Anadarko Petroleum (NYSE:APC) recently announced its 2015 first-quarter results. As expected, the company’s profitability and operating cash flows were significantly impacted by lower price realizations. Not only did the benchmark crude oil prices fall by more than 50% during the first quarter, but even the Henry Hub spot prices for natural gas in the U.S. declined sharply because of oversupply. Although the company’s sales volume growth was quite impressive, with volumes from its key growth asset – the Wattenberg field – growing by around 85 thousand barrels of oil equivalent per day (MBOED) year-on-year, lower commodity prices more than offset that. As a result, Anadarko swung to a first-quarter loss of about $365 million or $0.72 per share, on an adjusted basis. However, going forward, we expect efficiency gains and a sustained recovery in commodity prices to drive higher returns for the company in the long run. [1]
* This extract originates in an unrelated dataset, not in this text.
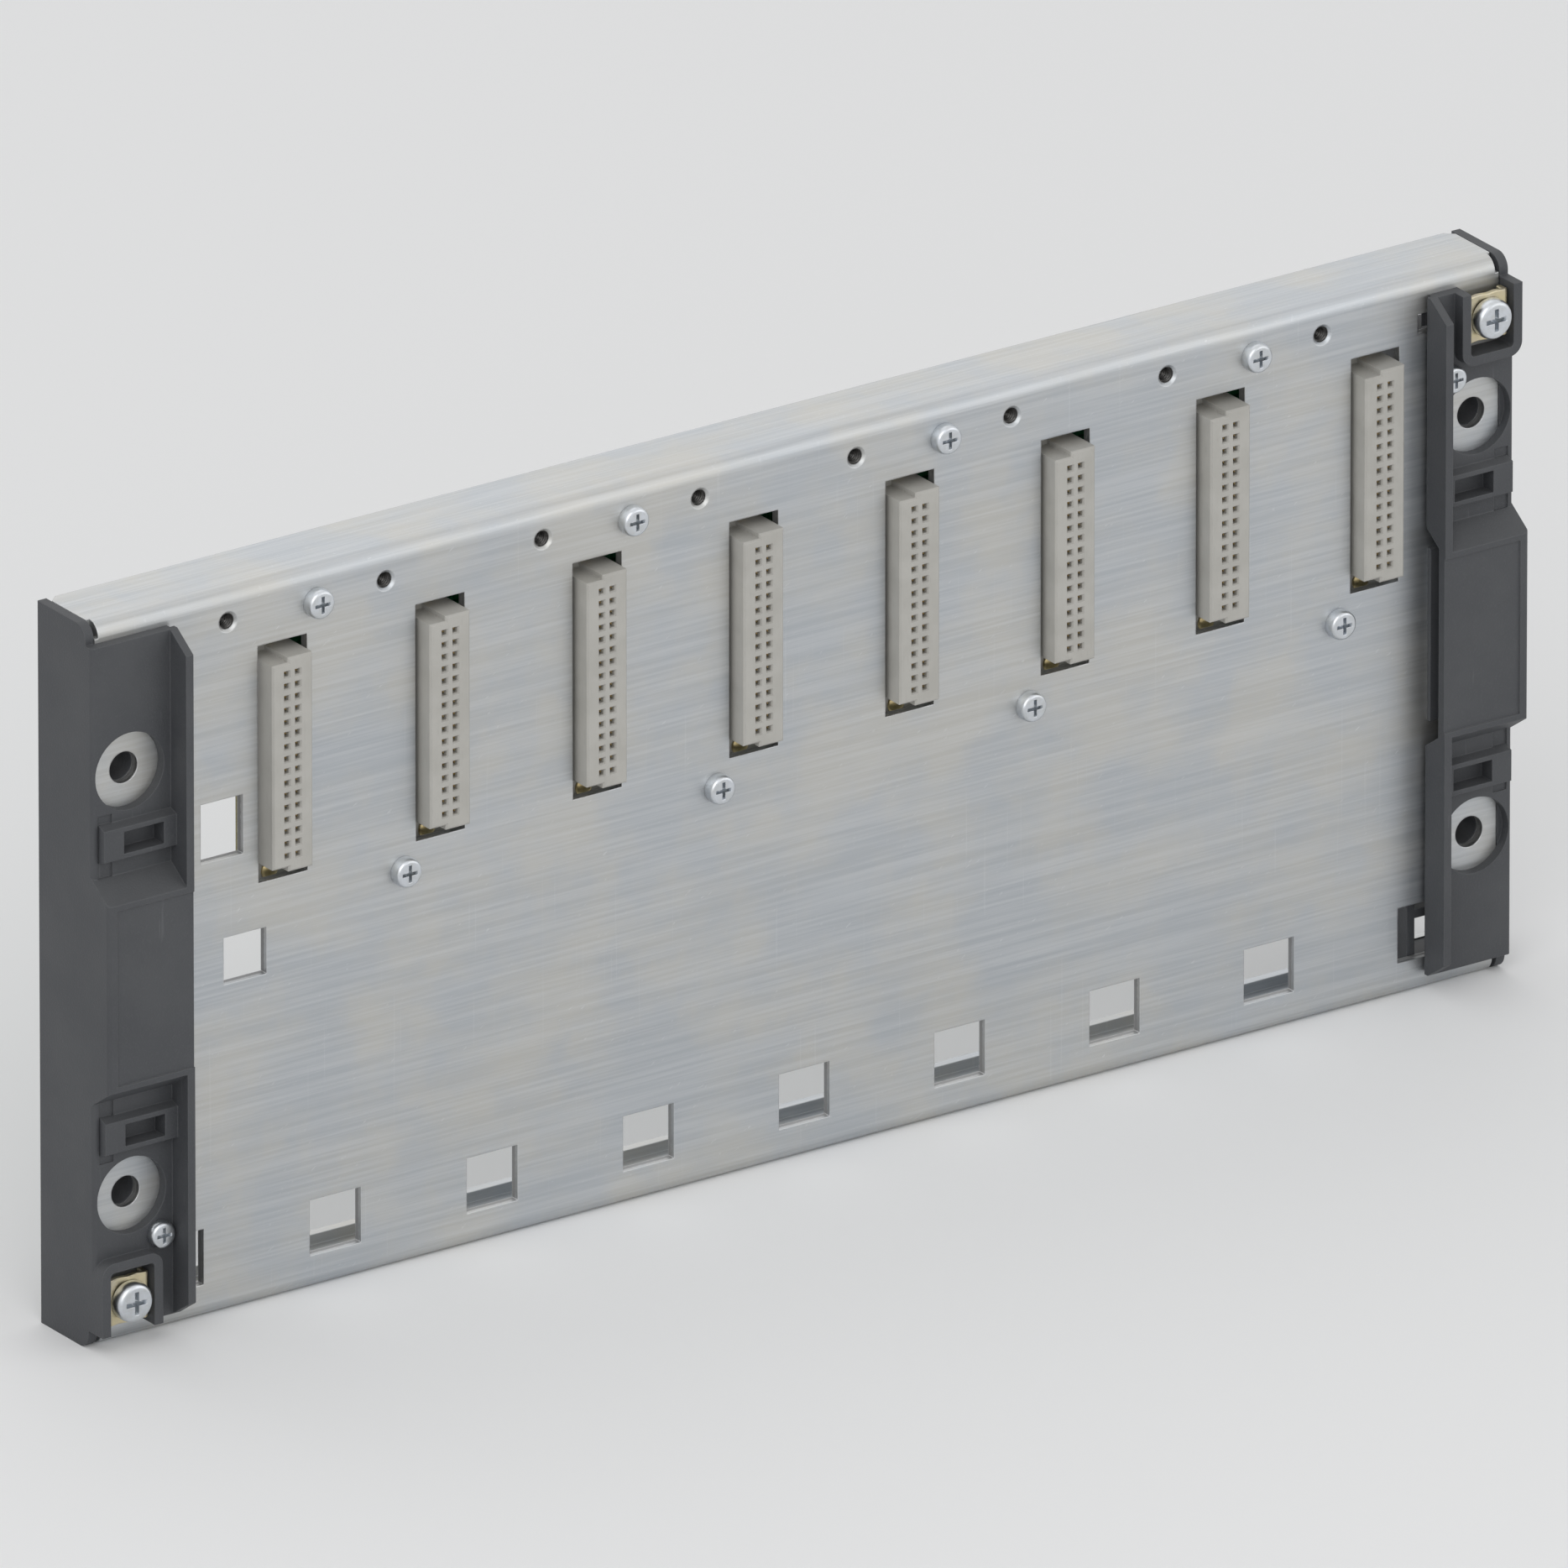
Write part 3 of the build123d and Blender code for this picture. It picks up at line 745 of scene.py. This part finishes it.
def clampDrill():
    radius, length = clampShape["bore"] / 2, clampShape["drillLength"]
    build = bmesh.new()
    bmesh.ops.create_cone(
        build, cap_ends=True, segments=clampShape["boreSides"],
        radius1=radius, radius2=radius, depth=length,
    )
    bmesh.ops.rotate(build, verts=build.verts, matrix=Matrix.Rotation(math.pi / 2, 3, "X"))
    bmesh.ops.translate(build, verts=build.verts, vec=(0.0, clampShape["front"], 0.0))
    return newObject("clampDrill", build)


def growClamps():
    body, drill = clampBody(), clampDrill()
    hole = body.modifiers.new("hole", "BOOLEAN")
    hole.operation = "DIFFERENCE"
    hole.solver = "EXACT"
    hole.object = drill
    rows = bothEnds(groundScrew, 0.0)
    nodes = ["left_ground_clamp", "right_ground_clamp"]
    finish = finishes["clamp_plate"]
    growCopies("groundClampsPressed", body, rows, finish, nodes, sharpAngle=25)
    bpy.data.objects.remove(drill)


growClamps()


# Threads in the tapped holes for the modules, coloured near black as painted shade inside the holes
tappedHole = {
    "Bore": 3.28 * mm, "Root": 3.20 * mm, "Crest": 2.75 * mm, "Pitch": 0.6 * mm,
    "turns": 6, "spokes": 24, "aside": -12.65 * mm, "drop": 6.7 * mm, "depth": 0.55 * mm,
}


def growTappedThreads():
    sheet = startTree("tappedThreads")
    bore, root, crest = (sheet.input(label) * 0.5 for label in ("Bore", "Root", "Crest"))
    spokes, turns, pitch = tappedHole["spokes"], tappedHole["turns"], sheet.input("Pitch")
    thread = threadShape(sheet, spokes, turns, root, crest, pitch, bore)
    y = rack["sheetFront"] + tappedHole["depth"]
    z = rack["top"] - tappedHole["drop"]
    threads = layRows(sheet, thread, [moduleRow(tappedHole["aside"], y, z)])
    growPiece("tappedThreads", sheet, threads, tappedSteelPaintedShade, tappedHole)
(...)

Anadarko primarily operates in three segments: oil & gas exploration and production, midstream, and marketing. Its asset portfolio includes positions in onshore resource plays in the Rocky Mountains region, the southern United States, and the Appalachian basin. The company is also an independent producer in the Deepwater Gulf of Mexico, and has production and exploration activities globally, including positions in high potential basins located in East and West Africa, Algeria, Alaska, and New Zealand. At the end of 2014, Anadarko had proven reserves of almost 2.86 billion barrels of oil equivalent. Based on the recent earnings announcement, we have revised our price estimate for Anadarko to $92 per share, which is almost 5% above its current market price.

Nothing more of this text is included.